Crime Rate Has Plummeted To 30-Year Low

By Tom Jackman
Washington Post Staff Writer
Thursday, March 22, 2007

Crime in Fairfax County continued its descent in 2006, reaching lows not seen since the early 1970s, even as the county's population has doubled over the past 30 years.

According to statistics released last week, Fairfax residents reported 17,108 serious crimes -- homicide, rape, robbery, aggravated assault, burglary, larceny and auto theft. That was a 6.9 percent drop from 2005, and the lowest total in Fairfax police statistics dating from 1970. The closest was 17,835 in 1972, when the county's population was about 500,000. More than 1 million people live in Fairfax now.

The reported crime rate in Fairfax in the mid-1970s was about 4,500 serious crimes for each 100,000 residents. In 2006 it was about 1,700, a drop of more than 60 percent in 30 years.

Larceny and auto theft, two categories that account for the bulk of the crimes committed, showed declines of more than 9 percent last year. Rapes, homicides and aggravated assaults all had double-digit percentage drops from 2005.

The total number of crimes in Fairfax, along with the crime rate per capita, has declined for five straight years. Since 1995, the crime rate has risen only twice, in 2000 and 2001.

In releasing the basic statistics for last year, however, Fairfax police acknowledged significant increases in robbery -- up 18.4 percent -- and burglary -- up 17.6 percent. The total of 572 robberies was the highest in the past 30 years for which figures are available.

Bank robberies also soared in 2006, up from 19 to 43, a 126 percent increase. But detectives made arrests in 32 of the 43 bank holdups, a 74 percent clearance rate, far better than the nation's average robbery clearance rate of about 33 percent.

Police said the rise in robberies has continued this year, which they say is troubling because of the potential for violence. Chief David M. Rohrer said in a statement that stopping robberies is a top priority but that "our robbery increase unfortunately mirrors regional and national trends, with many localities experiencing significantly higher increases and significant increases in gun violence."

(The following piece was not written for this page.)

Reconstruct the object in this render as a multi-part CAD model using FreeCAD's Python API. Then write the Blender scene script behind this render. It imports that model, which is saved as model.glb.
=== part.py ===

The trends Rohrer referred to were identified in a study by the Police Executive Research Forum in Washington. The study found that over the past two years, "violent crime is making a comeback," with steady rises in robberies, assaults and homicides in larger jurisdictions. Between 2004 and 2006, robberies rose 12.2 percent and assaults with guns rose 10 percent, the forum found.

"The crime reductions of the 1990s cannot be taken for granted," wrote Chuck Wexler, the group's executive director. "The nation is receiving a warning signal that federal, state and local governments must refocus their attention on crime."

The county's low burglary rate has long been a point of pride for Fairfax. Where in 1980 there were nearly 6,400 burglaries in one year, the total in 2005 had plummeted to 1,344. It rose a bit to 1,580 last year.

Police said burglary statistics indicate a decrease so far this year, compared with the same period last year.

Fairfax continues its unusual practice of counting multiple homicides as one slaying. For example, when three people are killed in one incident, often called a triple homicide, Fairfax police record it as a single homicide.

In 2006, the slayings of Detective Vicky Armel and Officer Michael Garbarino were counted as one homicide in Fairfax statistics. [The Washington Post maintains separate homicide figures for Fairfax, with each victim counted as a homicide.]

In 2005, a triple slaying committed by Nathan Cheatham in Great Falls on Christmas was counted as one homicide. If homicides are counted as defined by the FBI's Uniform Crime Statistics criteria -- "Score one offense per victim" -- Fairfax's total declined from 22 to 19 in 2006, not 20 to 18 as Fairfax reports.

But the difference has a negligible impact on Fairfax's overall crime totals and crime rate.